The less reliance customers have on support, the less important support is to the company's success. The less important support is to the company's success, the less support is valued.
If fewer support requests come in for an extended period, then the support team will be downsized.
If a company is around long enough, surely undervaluing support services will likely catch up with them as new features and eventually new products are rolled out, and support professionals can only hope that executives are far-sighted enough to recognize that.
The problem that I've been stuck on for a while is how to align company interests with the support team's best interests, long term. Solving customer problems "upstream" is essentially fighting against ourselves.
One of my flights was cancelled by Air France and Expedia informed me about it and offered 2 alternative flights or partial refund. To communicate my choice I had to call their support in IE or UK. This is not easy when one is in Indonesia in a remote place. They refused to communicate over email.

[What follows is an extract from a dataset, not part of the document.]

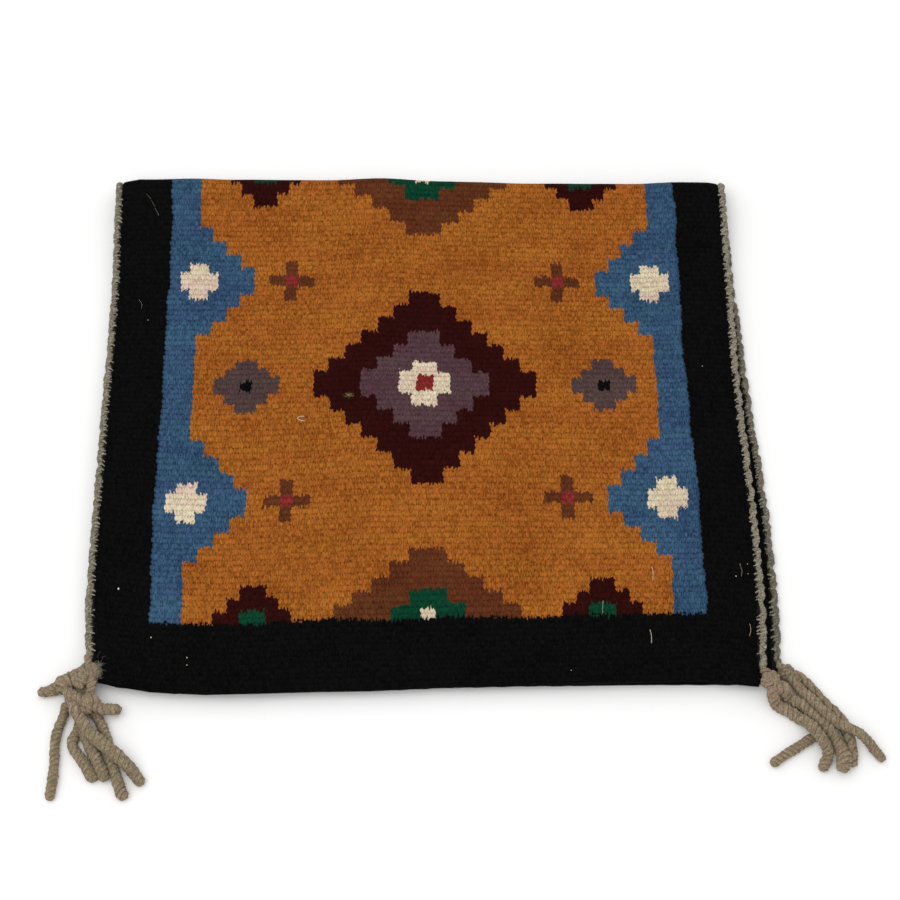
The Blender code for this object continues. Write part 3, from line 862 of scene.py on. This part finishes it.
def clothParts():
    count, parts = weave["ribsALayer"], weave["innerColumns"]
    low = [-count + i + s for i in range(count) for s in weave["lowSamples"]]
    top = [i + s for i in range(count) for s in weave["topSamples"]]
    # rounded front edges: extra rows that run on a little and thin down
    cap = np.radians(weave["frontAngles"])
    half = cloth["thickness"] / 2
    beyond = 0.0006 * np.sin(cap) / ribPitch
    ribs = np.concatenate([-count - beyond[::-1], low, top, [count], count + beyond])
    thin = np.concatenate([np.cos(cap)[::-1], np.ones(len(ribs) - 6), np.cos(cap)])
    edge = np.radians(weave["edgeAngles"])
    inset = weave["edgeReach"] * (1 - np.cos(edge)) / weave["patternWidth"]
    rise = np.sin(edge)
    inner = np.linspace(inset[-1], 1 - inset[-1], weave["columns"] + 1)[1:-1]
    under = np.linspace(1 - inset[2], inset[2], parts + 1)
    across = np.concatenate([inset, inner, 1 - inset[::-1], under])
    underShare = np.concatenate([[-rise[2]], -np.ones(parts - 1), [-rise[2]]])
    share = np.concatenate([rise, np.ones(len(inner)), rise[::-1], underShare])
    grid = np.broadcast_to(across, (len(ribs), len(across)))
    ribGrid = np.broadcast_to(ribs[:, None], grid.shape)
    distance = ribDistance(ribGrid, grid)
    middle = clothMiddle(grid, distance)
    normal = clothNormal(np.clip(grid, 0.002, 0.998), distance)
    ridge = np.abs(np.sin(np.pi * (ribGrid - np.floor(ribGrid)))) ** 0.62
    isTop = ribGrid >= 0
    smooth = ~isTop | (np.abs(ribGrid) >= count - 2)
    lumps = np.where(smooth, 0.0, slowLumps(middle[..., 0], middle[..., 1]))
    isEnd = thin[:, None] < 1
    offset = (half - weave["ridge"] * np.where(isEnd, 0.3, 1 - ridge)) * thin[:, None] * share[None, :]
    wobble = 0.00035 * np.sin(grid * 260) * np.sin(grid * 91 + 1.0) * isEnd
    middle[..., 1] -= wobble * np.where(isTop, 1, 0.6)
    points = middle + normal * (offset + lumps)[..., None]
    index = np.arange(grid.size).reshape(grid.shape)
    faces = [[a, d, c, b] for a, b, c, d in gridFaces(index)]
    # close both front edges with strips between the outer and the inner side
    outer = len(across) - parts - 1
    cuts = [int(round(i * (outer - 1) / parts)) for i in range(parts + 1)]
    for row, way in ((0, 1), (-1, -1)):
        for i in range(parts):
            strip = [*index[row, cuts[i]:cuts[i + 1] + 1], *index[row, outer + parts - 1 - i:][:2]]
            faces.append(strip[::way])
    flat = onPattern(grid, ribGrid * ribPitch).reshape(-1, 2)
    return points.reshape(-1, 3), faces, [flat[i] for f in faces for i in f]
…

So I got a skype subscription and called them. I told them I wished to be refunded because none of the alternative flights offered were compatible with my schedule and they were not able to offer any other flights. They said ok but were unable to tell me how much I would get refunded. They also said I would be receiving an email confirming the refund in 2 days. I received no email, I called them back and asked if my refund choice was registered in their system and if I could get a proof of our agreement for a refund eg. via email. They assured me an email would be sent shortly. It has now been two weeks and I have so far received no refund nor any email or other proof that we have agreed on a refund nor do I know when to expect this refund or the amount.
Nevertheless, I was able to reschedule my non-refundable non-rescheduleable trip, and the support was great.